RECORDS FOR THIS TASK:
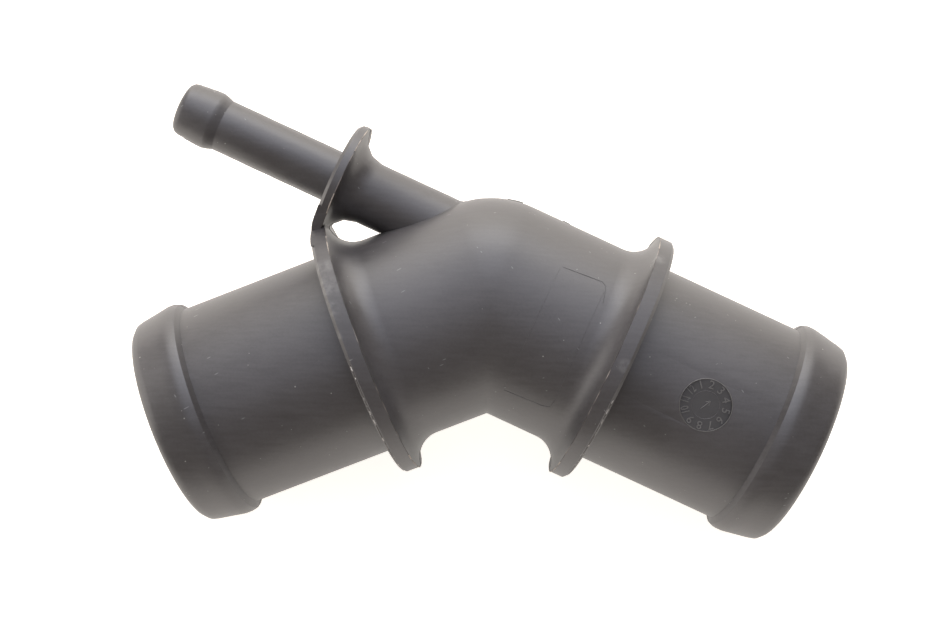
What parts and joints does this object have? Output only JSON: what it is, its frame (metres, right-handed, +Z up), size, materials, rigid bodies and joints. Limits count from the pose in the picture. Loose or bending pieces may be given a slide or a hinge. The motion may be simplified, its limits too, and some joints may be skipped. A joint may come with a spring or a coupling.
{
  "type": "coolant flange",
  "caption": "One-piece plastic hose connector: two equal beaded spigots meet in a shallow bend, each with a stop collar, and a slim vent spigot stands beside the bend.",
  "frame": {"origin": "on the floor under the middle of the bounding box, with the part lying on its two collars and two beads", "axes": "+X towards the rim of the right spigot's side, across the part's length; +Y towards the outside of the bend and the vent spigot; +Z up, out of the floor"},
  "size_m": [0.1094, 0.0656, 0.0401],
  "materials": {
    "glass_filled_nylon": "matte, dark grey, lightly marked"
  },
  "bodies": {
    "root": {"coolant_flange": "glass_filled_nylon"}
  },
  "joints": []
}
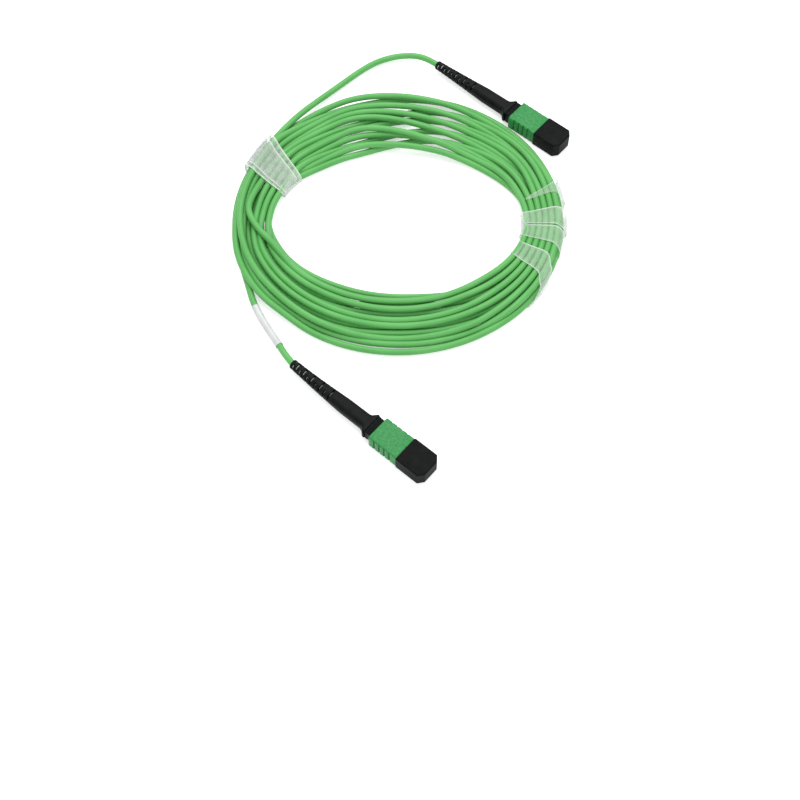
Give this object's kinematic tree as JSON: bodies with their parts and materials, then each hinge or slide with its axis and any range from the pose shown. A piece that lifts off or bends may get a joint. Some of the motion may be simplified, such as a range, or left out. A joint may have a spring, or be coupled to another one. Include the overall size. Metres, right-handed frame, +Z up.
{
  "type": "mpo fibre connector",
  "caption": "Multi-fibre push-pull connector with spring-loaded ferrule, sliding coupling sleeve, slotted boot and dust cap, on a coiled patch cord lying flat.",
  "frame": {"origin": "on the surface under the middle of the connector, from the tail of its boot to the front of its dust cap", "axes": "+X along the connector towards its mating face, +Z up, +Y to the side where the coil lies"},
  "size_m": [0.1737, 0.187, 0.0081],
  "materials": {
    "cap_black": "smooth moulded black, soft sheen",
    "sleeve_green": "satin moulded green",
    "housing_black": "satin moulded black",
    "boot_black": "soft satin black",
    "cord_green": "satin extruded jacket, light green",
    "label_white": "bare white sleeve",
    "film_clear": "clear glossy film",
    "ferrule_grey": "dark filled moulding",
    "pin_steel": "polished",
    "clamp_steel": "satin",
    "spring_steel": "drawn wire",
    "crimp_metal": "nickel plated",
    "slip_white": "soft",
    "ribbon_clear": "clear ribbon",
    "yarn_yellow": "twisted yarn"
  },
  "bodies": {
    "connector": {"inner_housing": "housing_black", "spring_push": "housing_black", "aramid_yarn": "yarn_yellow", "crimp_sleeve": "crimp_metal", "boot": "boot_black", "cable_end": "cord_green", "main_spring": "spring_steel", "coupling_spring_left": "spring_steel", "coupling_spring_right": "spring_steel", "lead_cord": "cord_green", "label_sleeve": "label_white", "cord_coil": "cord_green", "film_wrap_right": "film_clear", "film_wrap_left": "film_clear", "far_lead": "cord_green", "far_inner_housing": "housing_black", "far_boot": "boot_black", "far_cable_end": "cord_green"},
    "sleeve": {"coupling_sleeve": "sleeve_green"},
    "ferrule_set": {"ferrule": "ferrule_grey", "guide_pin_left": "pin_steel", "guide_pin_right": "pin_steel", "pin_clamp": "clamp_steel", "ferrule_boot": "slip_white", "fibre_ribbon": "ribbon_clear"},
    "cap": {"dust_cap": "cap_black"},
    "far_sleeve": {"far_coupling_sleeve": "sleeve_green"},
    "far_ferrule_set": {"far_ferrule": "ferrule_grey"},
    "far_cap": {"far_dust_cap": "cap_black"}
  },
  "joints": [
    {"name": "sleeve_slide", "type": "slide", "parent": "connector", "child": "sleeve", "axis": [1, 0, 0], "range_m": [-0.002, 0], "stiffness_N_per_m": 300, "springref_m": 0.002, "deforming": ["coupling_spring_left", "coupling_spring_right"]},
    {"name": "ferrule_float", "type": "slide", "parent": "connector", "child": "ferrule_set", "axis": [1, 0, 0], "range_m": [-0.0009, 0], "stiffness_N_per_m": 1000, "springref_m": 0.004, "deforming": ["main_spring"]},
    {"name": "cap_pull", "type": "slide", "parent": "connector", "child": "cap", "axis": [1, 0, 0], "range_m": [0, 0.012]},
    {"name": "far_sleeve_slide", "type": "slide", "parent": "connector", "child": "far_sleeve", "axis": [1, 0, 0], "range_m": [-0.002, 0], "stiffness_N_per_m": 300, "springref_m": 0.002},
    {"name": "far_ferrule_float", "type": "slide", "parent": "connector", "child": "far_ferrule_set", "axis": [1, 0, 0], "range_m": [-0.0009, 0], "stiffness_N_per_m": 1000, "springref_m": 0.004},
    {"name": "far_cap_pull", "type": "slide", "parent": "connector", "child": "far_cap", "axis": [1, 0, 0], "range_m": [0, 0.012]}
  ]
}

PROBLEM DETAILS:
Copy the data above exactly. Every line must be included.

IN RESPONSE:
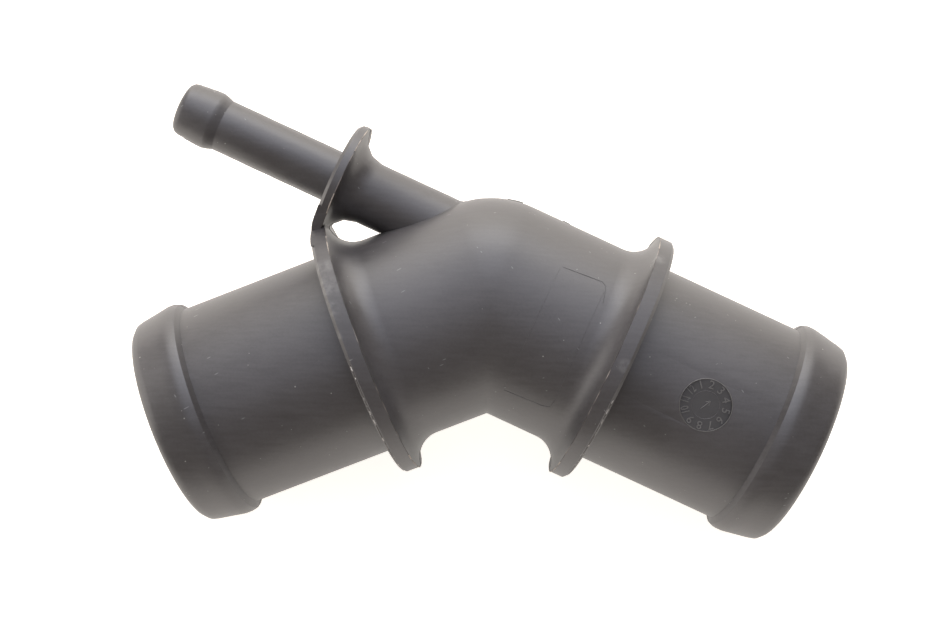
What parts and joints does this object have? Output only JSON: what it is, its frame (metres, right-handed, +Z up), size, materials, rigid bodies and joints. Limits count from the pose in the picture. Loose or bending pieces may be given a slide or a hinge. The motion may be simplified, its limits too, and some joints may be skipped. A joint may come with a spring or a coupling.
{
  "type": "coolant flange",
  "caption": "One-piece plastic hose connector: two equal beaded spigots meet in a shallow bend, each with a stop collar, and a slim vent spigot stands beside the bend.",
  "frame": {"origin": "on the floor under the middle of the bounding box, with the part lying on its two collars and two beads", "axes": "+X towards the rim of the right spigot's side, across the part's length; +Y towards the outside of the bend and the vent spigot; +Z up, out of the floor"},
  "size_m": [0.1094, 0.0656, 0.0401],
  "materials": {
    "glass_filled_nylon": "matte, dark grey, lightly marked"
  },
  "bodies": {
    "root": {"coolant_flange": "glass_filled_nylon"}
  },
  "joints": []
}
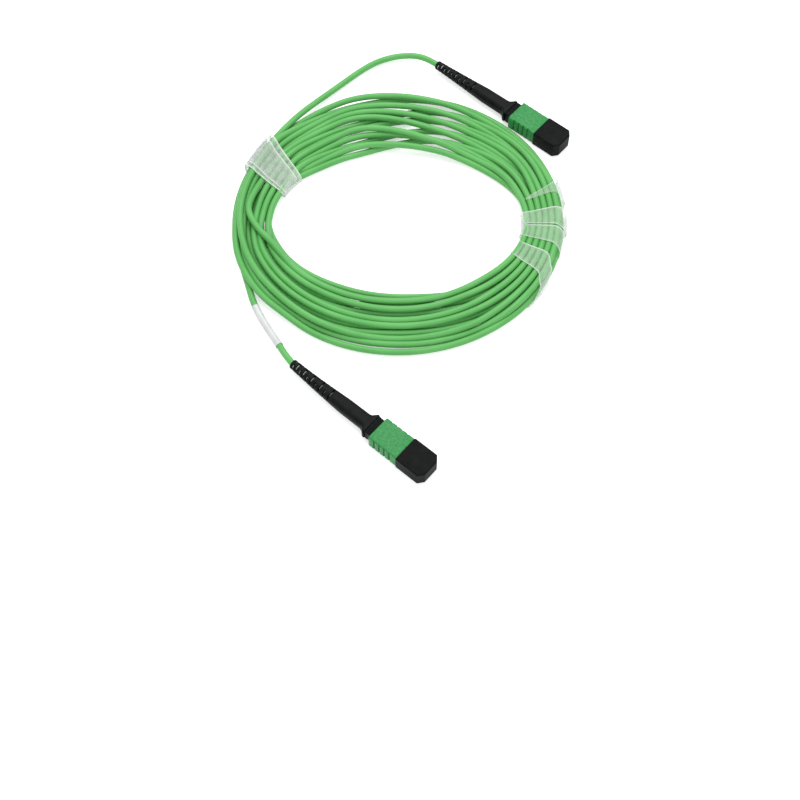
Give this object's kinematic tree as JSON: bodies with their parts and materials, then each hinge or slide with its axis and any range from the pose shown. A piece that lifts off or bends may get a joint. Some of the motion may be simplified, such as a range, or left out. A joint may have a spring, or be coupled to another one. Include the overall size. Metres, right-handed frame, +Z up.
{
  "type": "mpo fibre connector",
  "caption": "Multi-fibre push-pull connector with spring-loaded ferrule, sliding coupling sleeve, slotted boot and dust cap, on a coiled patch cord lying flat.",
  "frame": {"origin": "on the surface under the middle of the connector, from the tail of its boot to the front of its dust cap", "axes": "+X along the connector towards its mating face, +Z up, +Y to the side where the coil lies"},
  "size_m": [0.1737, 0.187, 0.0081],
  "materials": {
    "cap_black": "smooth moulded black, soft sheen",
    "sleeve_green": "satin moulded green",
    "housing_black": "satin moulded black",
    "boot_black": "soft satin black",
    "cord_green": "satin extruded jacket, light green",
    "label_white": "bare white sleeve",
    "film_clear": "clear glossy film",
    "ferrule_grey": "dark filled moulding",
    "pin_steel": "polished",
    "clamp_steel": "satin",
    "spring_steel": "drawn wire",
    "crimp_metal": "nickel plated",
    "slip_white": "soft",
    "ribbon_clear": "clear ribbon",
    "yarn_yellow": "twisted yarn"
  },
  "bodies": {
    "connector": {"inner_housing": "housing_black", "spring_push": "housing_black", "aramid_yarn": "yarn_yellow", "crimp_sleeve": "crimp_metal", "boot": "boot_black", "cable_end": "cord_green", "main_spring": "spring_steel", "coupling_spring_left": "spring_steel", "coupling_spring_right": "spring_steel", "lead_cord": "cord_green", "label_sleeve": "label_white", "cord_coil": "cord_green", "film_wrap_right": "film_clear", "film_wrap_left": "film_clear", "far_lead": "cord_green", "far_inner_housing": "housing_black", "far_boot": "boot_black", "far_cable_end": "cord_green"},
    "sleeve": {"coupling_sleeve": "sleeve_green"},
    "ferrule_set": {"ferrule": "ferrule_grey", "guide_pin_left": "pin_steel", "guide_pin_right": "pin_steel", "pin_clamp": "clamp_steel", "ferrule_boot": "slip_white", "fibre_ribbon": "ribbon_clear"},
    "cap": {"dust_cap": "cap_black"},
    "far_sleeve": {"far_coupling_sleeve": "sleeve_green"},
    "far_ferrule_set": {"far_ferrule": "ferrule_grey"},
    "far_cap": {"far_dust_cap": "cap_black"}
  },
  "joints": [
    {"name": "sleeve_slide", "type": "slide", "parent": "connector", "child": "sleeve", "axis": [1, 0, 0], "range_m": [-0.002, 0], "stiffness_N_per_m": 300, "springref_m": 0.002, "deforming": ["coupling_spring_left", "coupling_spring_right"]},
    {"name": "ferrule_float", "type": "slide", "parent": "connector", "child": "ferrule_set", "axis": [1, 0, 0], "range_m": [-0.0009, 0], "stiffness_N_per_m": 1000, "springref_m": 0.004, "deforming": ["main_spring"]},
    {"name": "cap_pull", "type": "slide", "parent": "connector", "child": "cap", "axis": [1, 0, 0], "range_m": [0, 0.012]},
    {"name": "far_sleeve_slide", "type": "slide", "parent": "connector", "child": "far_sleeve", "axis": [1, 0, 0], "range_m": [-0.002, 0], "stiffness_N_per_m": 300, "springref_m": 0.002},
    {"name": "far_ferrule_float", "type": "slide", "parent": "connector", "child": "far_ferrule_set", "axis": [1, 0, 0], "range_m": [-0.0009, 0], "stiffness_N_per_m": 1000, "springref_m": 0.004},
    {"name": "far_cap_pull", "type": "slide", "parent": "connector", "child": "far_cap", "axis": [1, 0, 0], "range_m": [0, 0.012]}
  ]
}